Diomaye Faye reçoit le soutien de Karim Wade
Une figure de la politique sénégalaise, Karim Wade, a appelé hier ses compatriotes à voter pour le candidat antisystème Bassirou Diomaye Faye à la présidentielle de demain, apportant à celui-ci un soutien de dernière minute potentiellement significatif. Le choix de Karim Wade était scruté attentivement. Fils de l’ancien président Abdoulaye Wade (2000-2012), il était le candidat de l’historique Parti démocratique sénégalais (PDS) autrefois au pouvoir et qui conserve du poids. Les avis divergent sur l’impact de sa décision, étant donné l’érosion du PDS et les dissensions en son sein. M. Wade a lui-même été disqualifié de la présidentielle par le Conseil constitutionnel en janvier parce qu’il avait toujours la double nationalité franco-sénégalaise au moment du dépôt de son dossier alors que la Constitution impose la nationalité strictement sénégalaise pour être candidat.
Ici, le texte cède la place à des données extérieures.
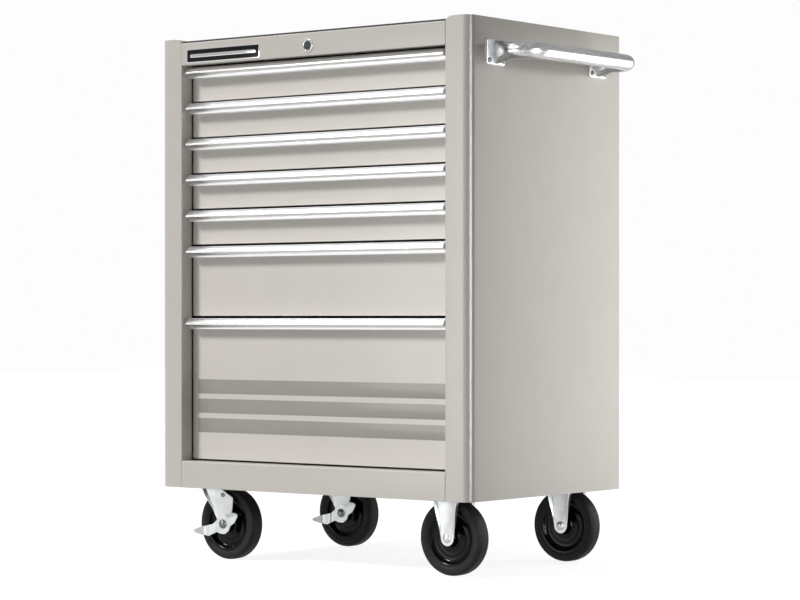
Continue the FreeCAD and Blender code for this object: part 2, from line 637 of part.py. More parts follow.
def casters():
    """Two fixed casters on the right and two swivel casters with brakes on the left."""
    plate_top = "(%s-wheel_radius)" % Z_PAN
    pin_hole = cylinder("axle_radius", "80", "0", "-40", "0", "Y")
    axle_bolts = []
    fixed = []
    high = plate_top + "-leg_sheet/2"
    shape = [("fixed_flare", high), ("-fixed_flare", high)]
    edges = [("-leg_foot", "-fixed_flare", high), ("leg_foot", "fixed_flare", high)]
    for place in ("front_right", "rear_right"):
        x, y = CASTERS[place]
        wheel(place, x, y)
        crown = box("-fixed_crown", "fixed_crown", "-plate_half", "plate_half",
                    plate_top + "-leg_sheet", plate_top)
        solid = cut(fuse(legs(place, shape, edges) + [crown]), [pin_hole])
        fixed.append(at(solid, x, y, "wheel_radius"))
        axle_bolts.append(axle(x, y, "leg_half"))
    node("fixed_caster_forks", fuse(fixed))

    under = plate_top + "-plate_caster"
    crown_top = under + "-race_height"
    head = crown_top + "-leg_sheet-king_head_high-0.6"
    high = crown_top + "-leg_sheet/2"
    shape = [("swivel_front", "shoulder_low"), ("0", "shoulder_high"), ("0", high),
             ("-swivel_rear", high)]
    edges = [("-leg_foot", "-swivel_rear", high)]
    plates = []
    for place in ("front_left", "rear_left"):
        x, y = CASTERS[place]
        wheel(place, x, y)
        crown = [box("-swivel_rear", "0", "-crown_half", "crown_half",
                     crown_top + "-leg_sheet", crown_top),
                 cylinder("race_radius", "race_height-0.4", "-trail", "0", crown_top)]
        king_hole = cylinder("king_pin+running_gap", "40", "-trail", "0", crown_top + "-20")
        solid = cut(fuse(legs(place, shape, edges) + crown), [pin_hole, king_hole])
        node("%s_fork" % place, at(solid, x, y, "wheel_radius"))
        plate = fuse([box("-trail-plate_reach", "-trail+plate_reach", "-plate_half", "plate_half",
                          under, plate_top),
                      cylinder("king_pin", "race_height+leg_sheet+king_head_high+1",
                               "-trail", "0", head),
                      cylinder("king_head", "king_head_high", "-trail", "0", head)])
        plates.append(at(plate, x, y, "wheel_radius"))
        node("%s_axle" % place, axle(x, y, "leg_half+lever_sheet+2*lever_gap"))
        lever(place, x, y)
    node("swivel_top_plates", fuse(plates))
    return axle_bolts


def axle(x, y, front):
    """An axle bolt with its head at a distance in front of the wheel's middle and a nut behind."""
    start, end = "%s-(%s)" % (y, front), "%s+leg_half" % y
    return fuse([cylinder("axle_radius", "%s-(%s)" % (end, start), x, start, "wheel_radius", "Y"),
                 cylinder("axle_head", "axle_head_high", x, start + "-axle_head_high",
                          "wheel_radius", "Y"),
                 cylinder("axle_head", "nut_high", x, end, "wheel_radius", "Y")])


def lever(place, x, y):
    """A foot brake that pivots on the axle: a boss, a pedal arm and a shoe arm."""
    front = "-(leg_half+lever_sheet+lever_gap)"
    back = front + "+lever_sheet"
    boss = cylinder("lever_boss", "lever_sheet", "0", front, "0", "Y")
    arm = tilted_box("0", "pedal_arm", front, back, "-7", "8", 190)
    shoe = tilted_box("0", "shoe_arm", front, back, "-11", "12", 28)
    pedal = tilted_box("pedal_arm-pedal_long", "pedal_arm", front + "-pedal_deep", back,
                       "-7", "-7+lever_sheet", 190)
    bore = cylinder("axle_radius+running_gap", "60", "0", "-60", "0", "Y")
    solid = cut(fuse([boss, arm, shoe, pedal]), [bore])
    node("%s_brake_lever" % place, at(solid, x, y, "wheel_radius"))


def fasteners(others):
    """Bolt heads under the casters' plates, with the axle bolts and screws made earlier."""
    heads = []
    for place, (x, y) in CASTERS.items():
        swivel = place.endswith("left")
        middle = "%s-trail" % x if swivel else x
        under = Z_PAN + ("-plate_caster" if swivel else "-leg_sheet")
        wide, deep = ("42", "21") if swivel else ("30", "11")
        for a in ("-", "+"):
            for b in ("-", "+"):
                heads.append(cylinder("bolt_head", "bolt_high", middle + a + wide, y + b + deep,
                                      under + "-bolt_high"))
    node("bolts_and_screws", fuse(heads + others))


cabinet()
drawers()
lock()
screws = grab_handle()
axle_bolts = casters()
fasteners(screws + axle_bolts)
doc.recompute()

for thing in doc.Objects:
    if "Invalid" in thing.State or "Error" in thing.State:
        raise RuntimeError("%s (%s) did not compute: %s" % (thing.Label, thing.TypeId, thing.State))
for thing in NODES:
    if thing.Shape.isNull() or not thing.Shape.isValid():
        raise RuntimeError(thing.Label + " has no valid shape")

os.makedirs("parts", exist_ok=True)
for thing in NODES:
    thing.Shape.exportStep("parts/%s.step" % thing.Label)
box_all = Part.makeCompound([thing.Shape for thing in NODES]).BoundBox
print("nodes", len(NODES))
print("box X %.1f..%.1f  Y %.1f..%.1f  Z %.1f..%.1f" % (
    box_all.XMin, box_all.XMax, box_all.YMin, box_all.YMax, box_all.ZMin, box_all.ZMax))
for thing in NODES:
    print("%-28s solids %2d  faces %4d  volume %10.0f" % (
        thing.Label, len(thing.Shape.Solids), len(thing.Shape.Faces), thing.Shape.Volume))
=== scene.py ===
"""Looks of a rolling tool chest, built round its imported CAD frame. Metres, +Z up, front to -Y."""
import math

import bmesh
import bpy
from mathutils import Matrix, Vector
from mathutils.geometry import delaunay_2d_cdt


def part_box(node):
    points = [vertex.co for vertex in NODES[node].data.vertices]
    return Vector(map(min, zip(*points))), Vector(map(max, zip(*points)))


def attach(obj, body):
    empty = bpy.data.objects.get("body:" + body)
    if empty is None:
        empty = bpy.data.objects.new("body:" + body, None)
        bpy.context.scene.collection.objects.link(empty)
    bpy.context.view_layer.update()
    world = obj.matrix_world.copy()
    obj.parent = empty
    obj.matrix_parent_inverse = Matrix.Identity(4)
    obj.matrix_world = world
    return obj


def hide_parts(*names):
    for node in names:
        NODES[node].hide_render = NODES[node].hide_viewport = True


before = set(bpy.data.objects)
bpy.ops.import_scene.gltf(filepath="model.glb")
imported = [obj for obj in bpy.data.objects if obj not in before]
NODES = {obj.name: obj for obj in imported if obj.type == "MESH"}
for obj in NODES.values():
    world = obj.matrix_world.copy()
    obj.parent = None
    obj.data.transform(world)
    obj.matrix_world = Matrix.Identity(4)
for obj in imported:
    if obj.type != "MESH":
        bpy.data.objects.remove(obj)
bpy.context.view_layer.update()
MM = 0.001


# Materials -----------------------------------------------------------------------------------

def new_material(name, colour, rough, metallic=0.0, **sockets):
    """A Principled material with its even values set on the shader's own sockets."""
    mat = bpy.data.materials.new(name)
    mat.use_nodes = True
    shader = mat.node_tree.nodes["Principled BSDF"]
    shader.inputs["Base Color"].default_value = (*colour, 1)
    shader.inputs["Roughness"].default_value = rough
    shader.inputs["Metallic"].default_value = metallic
    for socket, number in sockets.items():
        shader.inputs[socket.replace("_", " ")].default_value = number
    return mat


def add(mat, kind, **values):
    """A node of the material's tree, with attributes or input values set."""
    made = mat.node_tree.nodes.new(kind)
    for name, number in values.items():
        if hasattr(made, name):
            setattr(made, name, number)
        else:
            made.inputs[name.replace("_", " ")].default_value = number
    return made


def join(mat, source, output, target, entry):
    """Link an output of one node to an input of another."""
    mat.node_tree.links.new(source.outputs[output], target.inputs[entry])


def coordinates(mat, stretch=(1, 1, 1)):
    """The object's own coordinates in metres, stretched along the axes."""
    place = add(mat, "ShaderNodeTexCoord")
    mapping = add(mat, "ShaderNodeMapping")
    mapping.inputs["Scale"].default_value = stretch
    join(mat, place, "Object", mapping, "Vector")
    return mapping


def noise(mat, scale, detail=2.0, stretch=(1, 1, 1), rough=0.5):
    """Noise over the object's coordinates; scale counts features per metre."""
    made = add(mat, "ShaderNodeTexNoise", Scale=scale, Detail=detail, Roughness=rough)
    join(mat, coordinates(mat, stretch), "Vector", made, "Vector")
    return made


def spread(mat, source, output, low, high, entry):
    """Map a 0 to 1 value to a range and give it to the shader."""
    shader = mat.node_tree.nodes["Principled BSDF"]
    ramp = add(mat, "ShaderNodeMapRange", To_Min=low, To_Max=high)
    join(mat, source, output, ramp, "Value")
    join(mat, ramp, "Result", shader, entry)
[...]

M. Wade a accusé le candidat du camp présidentiel, Amadou Ba, d’avoir corrompu deux juges du Conseil constitutionnel pour le faire éliminer, ce que M. Ba dément. «Je vous invite tous, militants et responsables du PDS, alliés de la Coalition Karim 2024 et citoyens engagés, à vous mobiliser pour faire gagner le candidat Diomaye Faye», dit M. Wade dans un message sur les réseaux sociaux. Il s’agit de «barrer la route au coup d’Etat électoral orchestré par Amadou Ba», qu’il accuse d’avoir un «plan de fraude massive» pour gagner l’élection dès le premier tour. Il appelle son parti à «travailler étroitement» avec la coalition de Bassirou Diomaye Faye. Le réservoir de voix de M. Wade est convoité. Amadou Ba avait appelé cette semaine Karim Wade à se prononcer en sa faveur. La contestation soulevée par Karim Wade contre sa disqualification avait été l’un des motifs invoqués par le président sortant Macky Sall pour décréter un report de la présidentielle en février, ce qui avait provoqué une grave crise politique qui a fait deux morts.